The entire deck off our master bedroom above was finally lifted and replaced, along with redoing the roof under the decking.   And it seemed to work, until these last two monster storms hit when we woke up to find water dripping from the ceiling in our living room and sun room onto our sofa and carpeting below.  The dogs sat trembling in a corner as if to say, “Don’t look at us!  We didn’t do it!”   So I fired up the batlight and summoned the saviors.

When the doorbell rang at 7:50 am yesterday, I wasn’t sure what to expect, but this is what I got:

And then this
AndholyhellthenIgotthis:

Yeah, so that was for breakfast.  For lunch, I thought I’d take the dogs for a walk on the beach.  When we returned, here’s what we saw:

Landscapers! Cool!  Now I don’t have to worry about weeding, planting, mowing, raking and cleaning up the inevitable mess it all makes before I have to pick Skiddle up at school at 2:18.  Not 2:15, I was told and not 2:20.  Be there promptly at 2:18 and OMG IF YOU EVEN THINK ABOUT BEING LATE I WILL DIE.  Please don’t make me the last kid standing there the day before vacation!

But before I could even get out the door,  there was this.

Yeah, that there truck?  It’s delivering mulch.  And apparently fertilizer.  You know, of the, ah, manure flavor.

When the dogs were done rolling around in it, there were baths and I actually have a photo of it but forgot to load it into the computer before we got on the plane.  But before I could even get to that point, can I just get you to take a guess at what happened next?

Yep, the pile of manurey mulch was dumped in my driveway.  In front of the garage door.  Where the car was.  Did I mention that Skiddle begged me not to be late picking her up?

I think you all know how well that one went over.

So, anyway, we’re staying at the Sheraton Vistana resort for a week, for nearly free because they want us to buy a time share here.  And even though we told them we have no intention of doing anything of the sort, they still said, come on down.  And I wanted to tell you before we left for dinner that posting will be light this week.  Though if dinner tonight is abysmal as I’ve come to expect in Orlando, you will certainly be apprised of the situation post haste!

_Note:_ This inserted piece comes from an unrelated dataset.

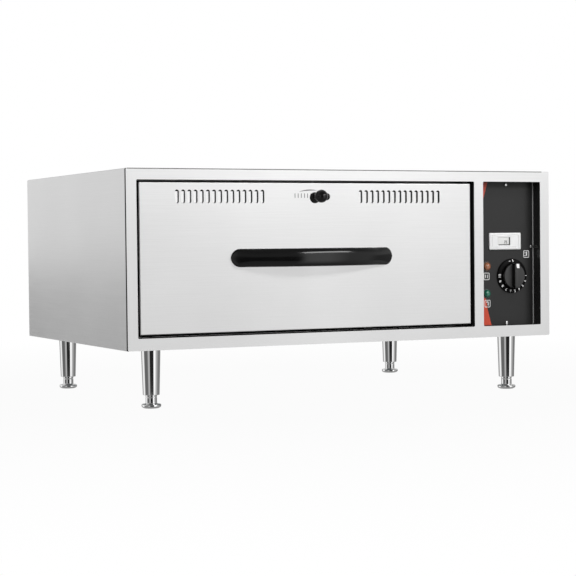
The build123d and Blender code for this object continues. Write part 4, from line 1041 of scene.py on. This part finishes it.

I know I shouldn’t be so hard on poor little Florida – but I’m a NY food snob – I don’t like the food in Italy either so make what you will of that.  Everyone always thinks, “Oooh, Italy! Land of pizza and pasta! Yum!”  but the fact is that Italy is more the land of coffee and cigarettes for breakfast (don’t bother ordering an egg cooked over easy because it does not exist there), a choice of exactly 3 sandwiches for lunch (no matter where you go – it’s the same 3 sandwiches: Panini with fresh mozzarella, basil and tomato, the same thing plus pancetta and plain pancetta and cheese) and fish for dinner.  I’ve had overcooked pasta more times than I care to remember there and their pizza sucks.

But I’m not in Italy today.  I’m in sunny Orlando and I’m about to go have some dinner.  I will let you know if it’s worth coming down for.